1) The hole that the wiring diagram indicates to put the screw into is just that - a hole that goes through the back of the box. We have plywood mounted under the panel, and I can see the plywood through the panel. My screw is so long that it would have to actually be screwed into the plywood. Does this even seem like the correct hole? Here is a picture of where they tell me to put the screw. It's the little hole to the left of where I wrote "this is it." (Please ignore all of the red numbers - this was the only pic I could find online.)

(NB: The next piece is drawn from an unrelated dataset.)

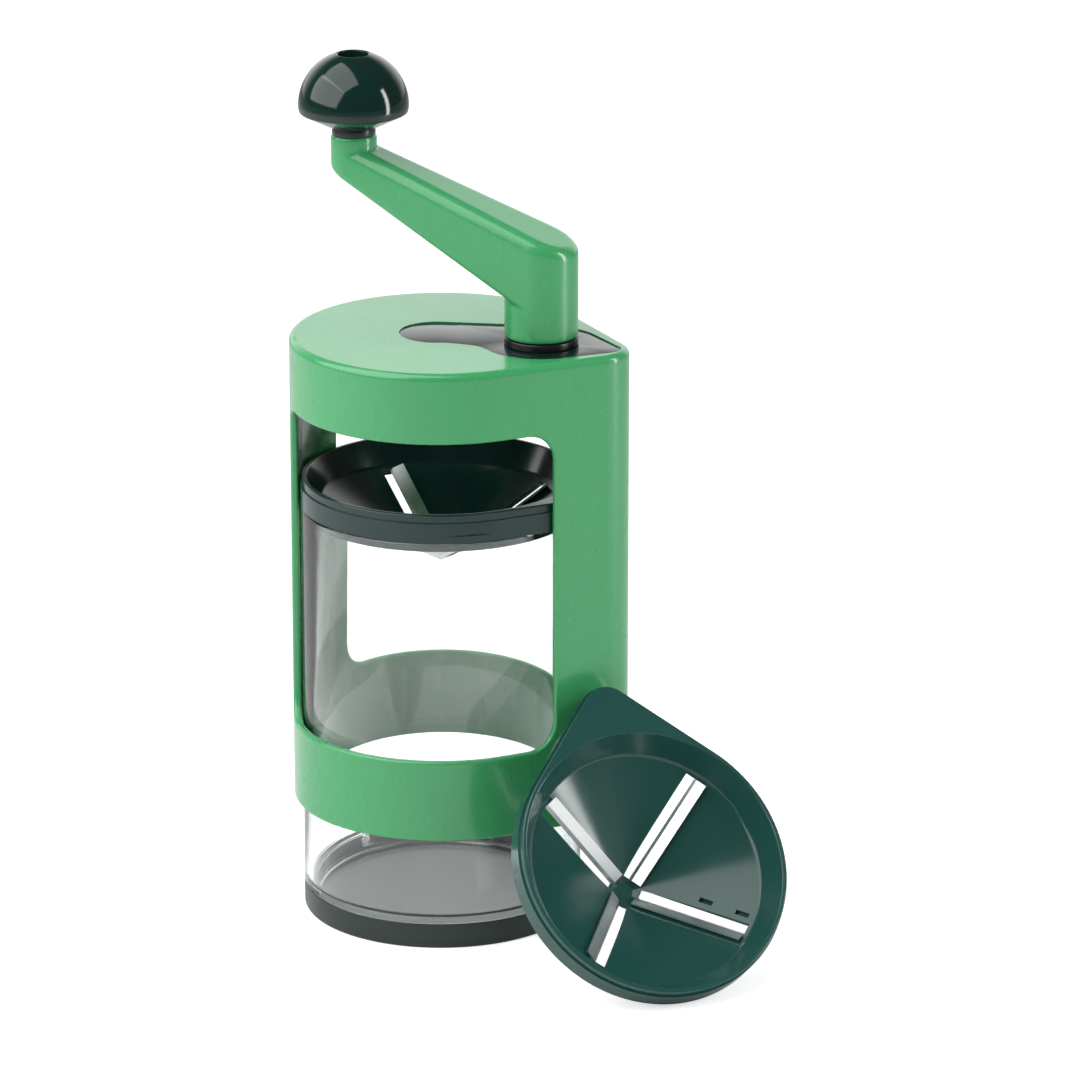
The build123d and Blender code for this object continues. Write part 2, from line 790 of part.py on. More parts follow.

2) On my screw, only the very bottom thread is slightly tapered. Putting it in this hole is like sticking the screw into an empty hole. I can put it in and then pull it right back up. Unless I actually drill my plywood board and screw it in, it will not stay. I have tried, but cannot get it to catch on anything.

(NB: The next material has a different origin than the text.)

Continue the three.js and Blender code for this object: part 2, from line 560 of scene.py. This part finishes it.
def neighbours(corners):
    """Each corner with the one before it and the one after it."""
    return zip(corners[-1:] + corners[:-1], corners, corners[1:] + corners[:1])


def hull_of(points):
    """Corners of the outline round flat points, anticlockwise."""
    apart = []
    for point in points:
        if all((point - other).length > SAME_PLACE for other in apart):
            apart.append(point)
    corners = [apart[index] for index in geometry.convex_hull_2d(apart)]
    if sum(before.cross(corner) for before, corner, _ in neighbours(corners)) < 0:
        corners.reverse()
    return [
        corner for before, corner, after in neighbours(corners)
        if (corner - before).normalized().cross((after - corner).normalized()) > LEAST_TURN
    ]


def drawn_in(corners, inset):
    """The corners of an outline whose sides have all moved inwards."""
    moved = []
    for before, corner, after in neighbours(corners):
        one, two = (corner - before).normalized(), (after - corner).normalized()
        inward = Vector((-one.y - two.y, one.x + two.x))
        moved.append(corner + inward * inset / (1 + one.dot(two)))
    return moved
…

Am I completely on the wrong track? I just don't see why I am having such trouble inserting a screw! I'm sorry for exhausting this rather exhaustive topic. Thanks in advance for any help.

mdshunk
June 12th, 2004, 09:24 AM
That is, in fact, the correct hole. Maybe you do have the wrong screw? Sometimes, they do poke out the back a tiny bit (3 or 4 threads perhaps). I almost always insert the bonding screw before the panel is mounted, so I can't say if installing the screw in a mounted panel would present trouble. Could you loosen the panel mounting screws a turn or two off the plywood, and jam a screwdriver in behind the panel to shim it out a little, and then try to install the screw? I do know that you have to push rather hard on the bonding screws to get them to start in the hole. If the screw goes in okay, then just screw the panel back to the plywood tightly again.

lingalls
June 13th, 2004, 07:05 PM
Well, I guess all it needed was a MAN's touch! My husband was able to muscle it in as you suggested - I think the main problem that I was having was just that I'm not strong enough to sink it into the plywood that it's mounted on. :o

In any case, it's now in, and I can finally call for my permanent inspection tomorrow. Thanks so much MDSHUNK and all others that offered help!